In the following chart we are overimposing the target for asset 70 with the market average and the unit standard deviation band.

Clearly the position of asset 70 depends on its performance but also on the way the mean and standard deviation for that period_id is calculated (are we analyzing the volatility inside a basket of investment, maybe?).

In [None]:
time2target_mean = train.groupby(['time_id'])['target'].mean()
time2target_std = train.groupby(['time_id'])['target'].std()

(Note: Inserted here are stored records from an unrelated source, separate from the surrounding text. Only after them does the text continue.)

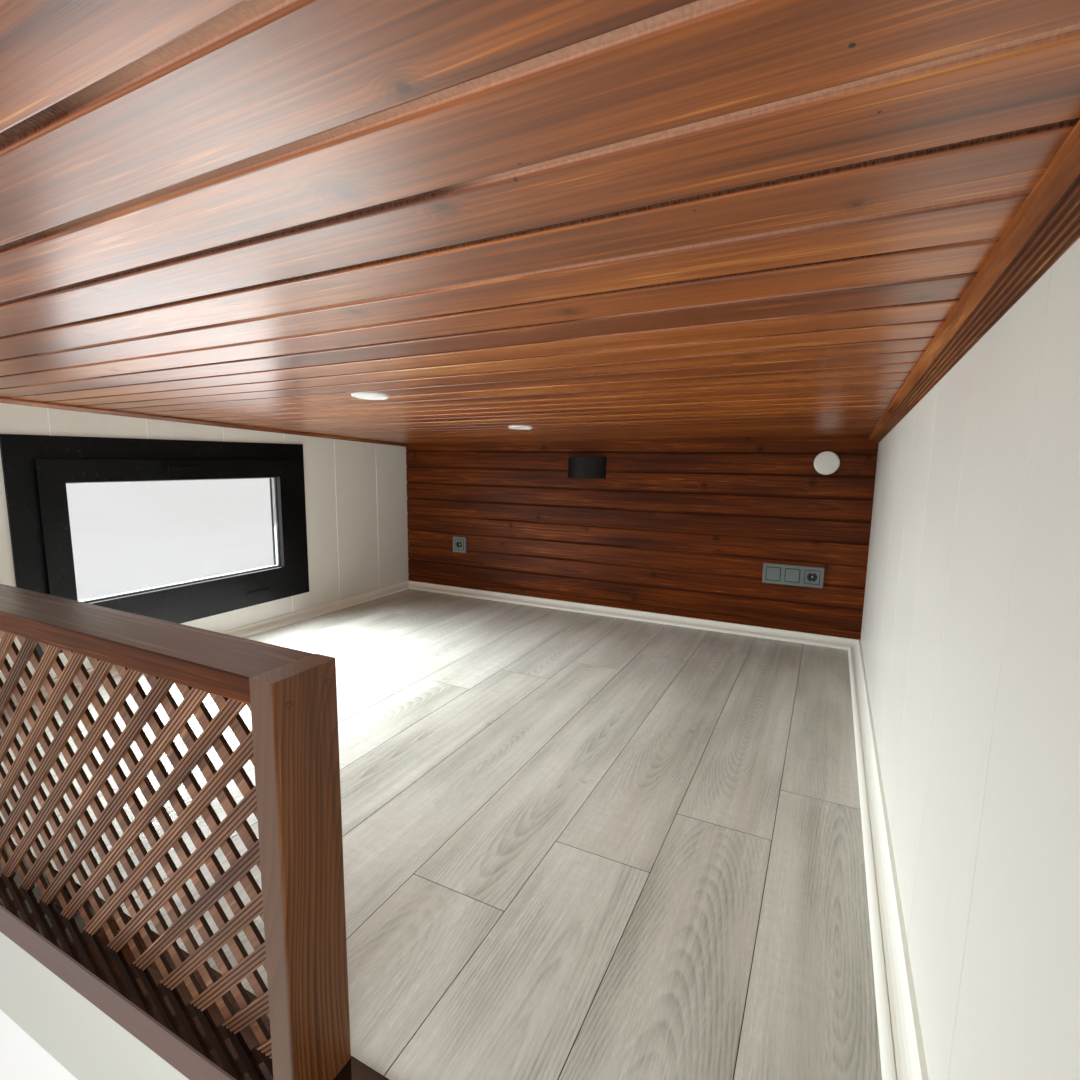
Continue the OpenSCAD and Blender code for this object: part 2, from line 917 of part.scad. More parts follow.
// Frame of a row of switch and socket modules, centred on x
module socket_frame(x, count) {
    width = count * module_w + (socket_h - module_w);
    insert = socket_h - 2 * module_rim;
    corner_r = 4;
    translate([x, y_end, z_floor + socket_z])
        rotate([90, 0, 0])
            difference() {
                linear_extrude(socket_t)
                    offset(r = corner_r, $fn = 24)
                        square([width - 2 * corner_r, socket_h - 2 * corner_r], center = true);
                for (i = [0 : count - 1])
                    translate([(i - (count - 1) / 2) * module_w, 0, socket_t - 1.5])
                        difference() {
                            linear_extrude(3) square(insert, center = true);
                            linear_extrude(3) square(insert - 2, center = true);
                        }
                translate([(count - 1) / 2 * module_w, 0, 2]) cylinder(d = socket_well_d, h = socket_t);
            }
}

module single_socket() {
    color(fitting_grey) socket_frame(-x_panel + single_x, 1);
}

module triple_socket() {
    color(fitting_grey) socket_frame(x_panel - triple_x, 3);
}

underside_lining();
floor_joists();
deck_board();
plank_floor();
front_fascia();
edge_board();
edge_batten();
left_wall_core();
right_wall_core();
end_wall_core();
left_wall_panel();
right_wall_panel();
end_wall_boards();
ceiling_boards();
left_cladding();
right_cladding();
end_cladding();
left_corner_trim();
right_corner_trim();
left_front_jamb();
right_front_jamb();
roof_core();
roof_sheet();
roof_front_fascia();
roof_rear_fascia();
roof_verges();
window_frame();
window_sash();
window_glass();
window_handle();
window_reveal();
left_skirting();
end_skirting();
right_skirting();
left_cornice();
right_cornice();
top_rail();
end_post();
wall_post();
lattice();
ceiling_spots();
wall_lamp();
vent_disc();
single_socket();
triple_socket();
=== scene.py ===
import math

import bmesh
import bpy
from mathutils import Matrix, Vector


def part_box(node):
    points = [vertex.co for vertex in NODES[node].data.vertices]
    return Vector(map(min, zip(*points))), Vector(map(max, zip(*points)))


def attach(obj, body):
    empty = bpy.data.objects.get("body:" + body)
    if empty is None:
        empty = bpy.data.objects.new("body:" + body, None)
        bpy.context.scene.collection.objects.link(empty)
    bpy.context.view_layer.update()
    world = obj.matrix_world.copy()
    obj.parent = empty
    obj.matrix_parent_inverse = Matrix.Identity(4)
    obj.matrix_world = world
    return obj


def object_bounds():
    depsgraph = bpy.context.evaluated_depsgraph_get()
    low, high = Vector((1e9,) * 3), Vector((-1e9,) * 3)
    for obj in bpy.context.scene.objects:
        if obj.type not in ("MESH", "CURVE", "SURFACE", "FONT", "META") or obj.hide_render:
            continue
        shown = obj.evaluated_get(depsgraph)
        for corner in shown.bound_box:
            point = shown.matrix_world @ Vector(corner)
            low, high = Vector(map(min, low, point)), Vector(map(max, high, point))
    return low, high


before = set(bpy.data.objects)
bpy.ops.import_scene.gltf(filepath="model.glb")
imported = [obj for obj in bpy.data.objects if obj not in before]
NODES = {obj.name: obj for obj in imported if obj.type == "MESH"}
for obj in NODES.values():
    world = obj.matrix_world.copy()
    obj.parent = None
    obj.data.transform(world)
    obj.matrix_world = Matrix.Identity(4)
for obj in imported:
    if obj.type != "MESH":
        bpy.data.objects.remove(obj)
CAD_LOW, CAD_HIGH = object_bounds()

# Stained boards, in metres. The first joint is counted from the end wall on the ceiling, and from the
# floor on the end wall
BOARD_COVER = 0.0902
CEILING_FIRST = 0.091
END_FIRST = 0.069
SLAT_PITCH = 0.069

# Slopes of the ceiling along the room and across it
ROOF_PITCH = math.radians(2.62)
ROOF_CROSS = math.radians(0.74)

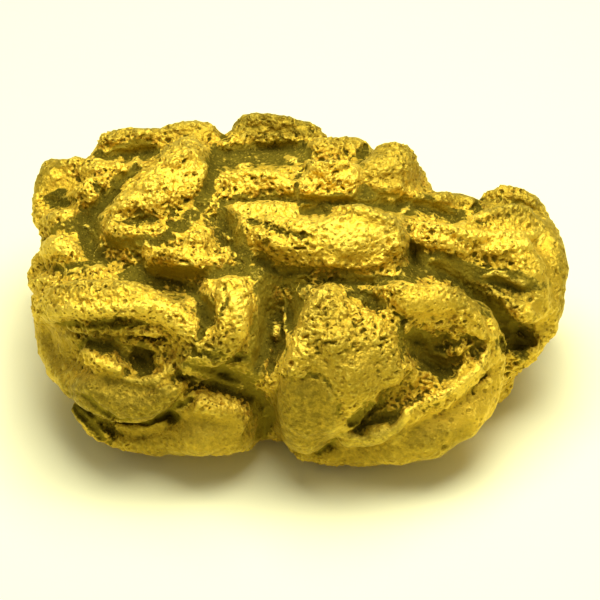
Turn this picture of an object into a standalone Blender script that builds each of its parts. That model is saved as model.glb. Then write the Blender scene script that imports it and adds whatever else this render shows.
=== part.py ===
"""A gold nugget, 16 mm wide, modelled as the one solid that it is.

Soft metal was rolled and hammered in a stream until its lumps, folds and ridges were pressed together, so
the nugget is built in that way. A blunt core carries lumps, and each lump is a string of balls. All of it is
melted into one skin, hollows are pressed in where the folds left gaps, and a flat is worn on the underside.

Run it with: blender --background --python part.py
"""

import math

import bmesh
import bpy
import numpy as np
from mathutils import Matrix, Vector, noise

MM = 0.001

# Driving dimensions, in millimetres.
MIDDLE_HEIGHT = 2.9  # height of the point that the lumps are measured from
CORE_EDGE = 3.0  # how squarely the core turns from top to front: two is round, more is squarer
CORE_ROWS = 96  # points round each slice of the core
BALL_STEP = 0.45  # spacing of the balls in a lump, as a share of their radius
SKIN_VOXEL = 0.12  # grain of the melted skin
WARP_REACH = 0.1  # how far the metal wanders from its plain round shapes
WARP_SCALE = 1.1  # distance over which it wanders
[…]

_, axes = plt.subplots(1, 1, figsize=(24, 12))
plt.fill_between(
        time2target_mean.index,
        time2target_mean - time2target_std,
        time2target_mean + time2target_std,
        alpha=0.1,
        color="b",
    )
plt.plot(
        time2target_mean.index, time2target_mean, "o-", color="b", label="Training score"
    )
plt.axhline(y=mean_mean_target, color='r', linestyle='--', label="mean")

asset = 70
plt.plot(train[train.investment_id==asset].time_id,
               train[train.investment_id==asset].target, '.')

axes.set_ylabel("target")
axes.set_xlabel("time")
plt.show()

**Strategy**: now your cv strategy should be clear, you have to do groupkfold on the time_id, keeping all the assets realtive to a time_id or in train or in validation.

# Hypothesis: we can get a proxy of the count of obs by asset based on the features?

In [None]:
obs_by_asset = train.groupby(['investment_id'])['target'].count().to_dict()
target = train.investment_id.copy().replace(obs_by_asset).astype(np.int16)
features = train.columns[4:]

del(obs_by_asset)

In [None]:
corrs = list()
for col in features:
    corr = np.corrcoef(target, train[col])[0][1]
    corrs.append(corr)
    
del(target)

In [None]:
feat_importances = pd.Series(corrs, index=features)
feat_importances.nlargest(20).plot(kind='barh', figsize=(12, 6)).invert_yaxis()
plt.show()

Actually based on a few features, the fact that an asset has less or more observations should be quite predictable based on features with high correlation.